Not really, but it’s ok to not be fine.
Oye, where am I going?
#backingaway
Hush. There are those moments of clarity where it just all makes sense. Last night, we left school with a plan. That whole consistency thing with my health and weight was being substituted with a stop at the local library. They are offering a free language program and my skills with DuLingo have not grown at all. Doing a little research on this program, I’m excited to get into it, but I have to register. No biggie, right?
#wrong
You guessed it. Mondays, they close at 1:00 PM. What the heck? So, a good run and lift are out the door because my wife is like, “You said we’d go home after this, so we are going home.” Yeah, that’s a little consistency sabotage to, but that’s another post.
#uhoh
So now I’m irritated and start going off on the day. We had a less than satisfactory meeting, the kids were not good, I spilling my lunch all over (my pants, the ground, the cooler, EVERYWHERE), and on and on.
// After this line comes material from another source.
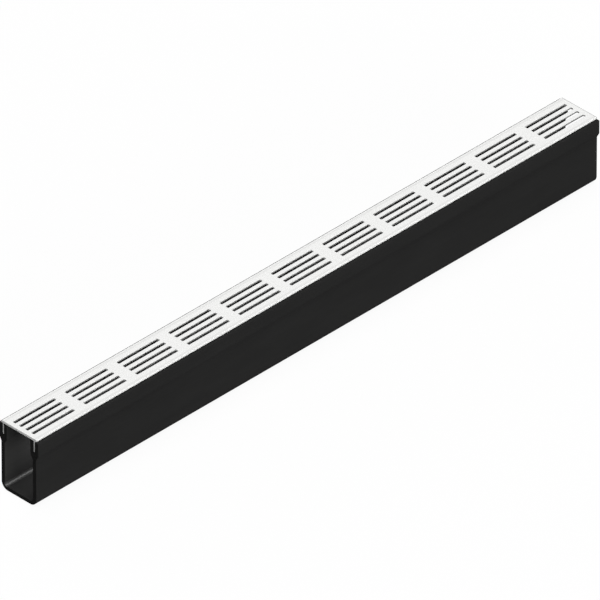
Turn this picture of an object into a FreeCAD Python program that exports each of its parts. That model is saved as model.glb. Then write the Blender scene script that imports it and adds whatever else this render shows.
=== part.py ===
import FreeCAD, Part
import math
import os

# A drainage channel: an extruded trough of U section whose walls end in forked rims,
# and a slotted grating that lies on the rims with its two legs in their grooves.
# Millimetres. X runs along the channel, Y across it, Z up.
# The origin is under the middle of the trough, in the plane that it stands on.

# Trough
CHANNEL_LENGTH = 1000.0
BODY_WIDTH = 62.0
TROUGH_HEIGHT = 100.0
WALL_THICKNESS = 6.0
FLOOR_THICKNESS = 5.5
OUTER_CORNER_RADIUS = 11.0
INNER_CORNER_RADIUS = 5.0

# Rim: each wall widens to both sides into a fork of two arms.
# The inner arm carries the grating, and the outer one stops a little below it.
RIM_OUTER_OVERHANG = 4.1
RIM_OUTER_STEP_DOWN = 0.8
RIM_OUTER_FACE_HEIGHT = 19.7
RIM_OUTER_TAPER_HEIGHT = 7.5
RIM_INNER_OVERHANG = 4.0
RIM_INNER_FACE_HEIGHT = 22.5
RIM_INNER_TAPER_HEIGHT = 7.0
RIM_EDGE_RADIUS = 0.5
TAPER_BEND_RADIUS = 1.5

# Grating: one extruded section of a plate and two legs, with punched slots
PLATE_THICKNESS = 2.5
PLATE_SIDE_SETBACK = 4.1
PLATE_END_SETBACK = 0.5
PLATE_EDGE_RADIUS = 0.4
LEG_THICKNESS = 2.0
LEG_HEIGHT = 16.3
LEG_CENTRE_FROM_PLATE_EDGE = 3.5
LEG_EDGE_RADIUS = 0.5

# Room for the legs in the grooves
GROOVE_SIDE_CLEARANCE = 0.35
GROOVE_DEPTH_CLEARANCE = 1.0
GROOVE_FLOOR_RADIUS = 0.6

# Slots: groups of parallel slots along the plate
SLOT_LENGTH = 72.5
SLOT_WIDTH = 5.0
SLOT_END_RADIUS = 1.0
BRIDGE_BETWEEN_GROUPS = 18.6
BAR_BETWEEN_SLOTS = 6.0
LEAST_END_MARGIN = 5.0
LEAST_MARGIN_TO_LEG = 4.0

# Places that follow from the sizes above
HALF_BODY = BODY_WIDTH / 2
HALF_INSIDE = HALF_BODY - WALL_THICKNESS
HALF_RIM = HALF_BODY + RIM_OUTER_OVERHANG
HALF_MOUTH = HALF_INSIDE - RIM_INNER_OVERHANG
HALF_PLATE = HALF_RIM - PLATE_SIDE_SETBACK
PLATE_LENGTH = CHANNEL_LENGTH - 2 * PLATE_END_SETBACK
PLATE_TOP = TROUGH_HEIGHT + PLATE_THICKNESS
LEG_CENTRE = HALF_PLATE - LEG_CENTRE_FROM_PLATE_EDGE
LEG_INNER_FACE = LEG_CENTRE - LEG_THICKNESS / 2
LEG_OUTER_FACE = LEG_CENTRE + LEG_THICKNESS / 2
LEG_BOTTOM = TROUGH_HEIGHT - LEG_HEIGHT
GROOVE_INNER_FACE = LEG_INNER_FACE - GROOVE_SIDE_CLEARANCE
GROOVE_OUTER_FACE = LEG_OUTER_FACE + GROOVE_SIDE_CLEARANCE
GROOVE_FLOOR = LEG_BOTTOM - GROOVE_DEPTH_CLEARANCE
OUTER_ARM_TOP = TROUGH_HEIGHT - RIM_OUTER_STEP_DOWN


def rounded_edges(corners):
    """Edges of a closed outline, from corners (u, v, radius) taken in order."""
    points = [FreeCAD.Vector(u, v, 0) for u, v, _ in corners]
    count = len(points)
    starts = []
    ends = []
    middles = []
    for i, (_, _, radius) in enumerate(corners):
        corner = points[i]
        back = (points[i - 1] - corner).normalize()
        ahead = (points[(i + 1) % count] - corner).normalize()
        if radius <= 0:
            starts.append(corner)
            middles.append(None)
            ends.append(corner)
            continue
        half_angle = back.getAngle(ahead) / 2
        reach = radius / math.tan(half_angle)
        bisector = (back + ahead).normalize()
        depth = radius / math.sin(half_angle) - radius
        starts.append(corner + back * reach)
        middles.append(corner + bisector * depth)
        ends.append(corner + ahead * reach)
    edges = []
    for i in range(count):
        if middles[i] is not None:
            edges.append(Part.Arc(starts[i], middles[i], ends[i]).toShape())
        following = starts[(i + 1) % count]
        if ends[i].distanceToPoint(following) > 1e-6:
            edges.append(Part.LineSegment(ends[i], following).toShape())
    return edges


def rounded_face(corners):
    """Flat face in the XY plane, inside an outline with rounded corners."""
    return Part.Face(Part.Wire(rounded_edges(corners)))


def extrude_along_x(half_section, length):
    """Solid of a section that is given for +Y as (y, z, radius) and mirrored to -Y."""
    mirrored = [(-y, z, radius) for y, z, radius in reversed(half_section)]
    face = rounded_face(half_section + mirrored)
    # The outline's u and v turn into Y and Z
    turn = FreeCAD.Rotation(FreeCAD.Vector(0, 1, 0), FreeCAD.Vector(0, 0, 1), FreeCAD.Vector(1, 0, 0), "XYZ")
    face.Placement = FreeCAD.Placement(FreeCAD.Vector(-length / 2, 0, 0), turn)
    return face.extrude(FreeCAD.Vector(length, 0, 0))


def channel_body():
    """Trough with rounded bottom corners and a grooved rim on each wall."""
    outer_head = OUTER_ARM_TOP - RIM_OUTER_FACE_HEIGHT
    inner_head = TROUGH_HEIGHT - RIM_INNER_FACE_HEIGHT
    half_section = [
        (HALF_BODY, 0, OUTER_CORNER_RADIUS),
        (HALF_BODY, outer_head - RIM_OUTER_TAPER_HEIGHT, TAPER_BEND_RADIUS),
        (HALF_RIM, outer_head, TAPER_BEND_RADIUS),
        (HALF_RIM, OUTER_ARM_TOP, RIM_EDGE_RADIUS),
        (GROOVE_OUTER_FACE, OUTER_ARM_TOP, RIM_EDGE_RADIUS),
        (GROOVE_OUTER_FACE, GROOVE_FLOOR, GROOVE_FLOOR_RADIUS),
        (GROOVE_INNER_FACE, GROOVE_FLOOR, GROOVE_FLOOR_RADIUS),
        (GROOVE_INNER_FACE, TROUGH_HEIGHT, RIM_EDGE_RADIUS),
        (HALF_MOUTH, TROUGH_HEIGHT, RIM_EDGE_RADIUS),
        (HALF_MOUTH, inner_head, TAPER_BEND_RADIUS),
        (HALF_INSIDE, inner_head - RIM_INNER_TAPER_HEIGHT, TAPER_BEND_RADIUS),
        (HALF_INSIDE, FLOOR_THICKNESS, INNER_CORNER_RADIUS),
    ]
    return extrude_along_x(half_section, CHANNEL_LENGTH)


def spread(span, item, gap, least_margin):
    """Centres of as many items as fit a span with a set gap, centred on zero."""
    count = int((span - 2 * least_margin + gap) // (item + gap))
    pitch = item + gap
    return [(i - (count - 1) / 2) * pitch for i in range(count)]


def slot_tool(x, y):
    """Cutter for one slot: a prism with rounded corners through the plate."""
    half_length = SLOT_LENGTH / 2
    half_width = SLOT_WIDTH / 2
    # Two arcs of the slot's full width meet, with no flat between them
    radius = min(SLOT_END_RADIUS, half_width)
    face = rounded_face([
        (half_length, half_width, radius),
        (-half_length, half_width, radius),
        (-half_length, -half_width, radius),
        (half_length, -half_width, radius),
    ])
    face.translate(FreeCAD.Vector(x, y, TROUGH_HEIGHT - PLATE_THICKNESS))
    return face.extrude(FreeCAD.Vector(0, 0, 3 * PLATE_THICKNESS))


def grating():
    """Plate with two legs along it, punched with groups of slots."""
    half_section = [
        (LEG_INNER_FACE, TROUGH_HEIGHT, 0),
        (LEG_INNER_FACE, LEG_BOTTOM, LEG_EDGE_RADIUS),
        (LEG_OUTER_FACE, LEG_BOTTOM, LEG_EDGE_RADIUS),
        (LEG_OUTER_FACE, TROUGH_HEIGHT, 0),
        (HALF_PLATE, TROUGH_HEIGHT, PLATE_EDGE_RADIUS),
        (HALF_PLATE, PLATE_TOP, PLATE_EDGE_RADIUS),
    ]
    plate = extrude_along_x(half_section, PLATE_LENGTH)
    tools = []
    for x in spread(PLATE_LENGTH, SLOT_LENGTH, BRIDGE_BETWEEN_GROUPS, LEAST_END_MARGIN):
        for y in spread(2 * LEG_INNER_FACE, SLOT_WIDTH, BAR_BETWEEN_SLOTS, LEAST_MARGIN_TO_LEG):
            tools.append(slot_tool(x, y))
    return plate.cut(tools)


def write_node(name, shape):
    """One file per piece, holding its single solid."""
    solid = shape.Solids[0]
    print(name, "solids", len(shape.Solids), "valid", solid.isValid(), "volume", round(solid.Volume))
    solid.exportStep("parts/" + name + ".step")


os.makedirs("parts", exist_ok=True)
write_node("channel_body", channel_body())
write_node("grating", grating())
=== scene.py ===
import math
import bmesh
import bpy
from bpy.props import FloatProperty, FloatVectorProperty, IntProperty, PointerProperty
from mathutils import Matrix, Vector


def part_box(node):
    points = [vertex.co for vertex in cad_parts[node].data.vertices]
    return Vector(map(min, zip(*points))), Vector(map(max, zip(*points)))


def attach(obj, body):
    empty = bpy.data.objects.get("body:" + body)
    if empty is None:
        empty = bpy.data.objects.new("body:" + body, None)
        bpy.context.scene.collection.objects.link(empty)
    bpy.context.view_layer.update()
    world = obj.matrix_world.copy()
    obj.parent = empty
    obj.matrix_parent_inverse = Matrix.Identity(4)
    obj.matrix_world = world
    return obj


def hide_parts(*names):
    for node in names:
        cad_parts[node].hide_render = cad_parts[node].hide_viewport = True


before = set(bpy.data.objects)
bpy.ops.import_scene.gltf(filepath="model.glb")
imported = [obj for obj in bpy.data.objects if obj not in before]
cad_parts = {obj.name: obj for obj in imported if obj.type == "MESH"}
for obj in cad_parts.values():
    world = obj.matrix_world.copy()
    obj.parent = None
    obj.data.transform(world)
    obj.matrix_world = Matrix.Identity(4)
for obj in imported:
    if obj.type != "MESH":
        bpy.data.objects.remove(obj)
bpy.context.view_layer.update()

bl_info = {
    "name": "Drainage Channel",
    "version": (1, 0, 0),
    "blender": (4, 5, 0),
    "location": "3D View > Sidebar > Channel",
    "description": "Dresses a drainage channel and its slotted grating, and sets its stage",
    "category": "Object",
}

# The corners of the boxes of the two pieces in model.glb, in metres
TROUGH_LOW, TROUGH_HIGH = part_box("channel_body")
GRATING_LOW, GRATING_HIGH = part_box("grating")
MM = 0.001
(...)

We get home and my wife asks, “What should we do for us?”. I suggest a walk because at this point, I’m crawling out of my skin, so that’s what we do, we walk.
Two and a half miles later, life is good. I get all that negative energy out and we are both feeling better about life. The movement is so necessary for my own mental health. The more I exercise, the better I feel about me, the better I sleep, and the better I feel about life. We waved and smiled as cars when by thinking, “Who are those crazy people?” We saw a bald eagle soaring (not unusual, but still cool), and we talked to cows along the route, always a treat. I’ve really worked lately on walking. I love to crank up the treadmill to 4 mph hour, the crank up the incline to 10%, and feel the burn. While I can’t hold that level for a long time, it’s getting more comfortable. This walk was a “pleasure” walk. I tend to push, so my wife made it a point to dial me back. It was just what the doctor ordered.
Today, I was back to 4.3 miles per hour and 8%, and yes, the sweat and elevated heart rate felt good. But so did the simple act of getting out into the sun and feel that stress just drift away.
Either way, find that time to release your stress.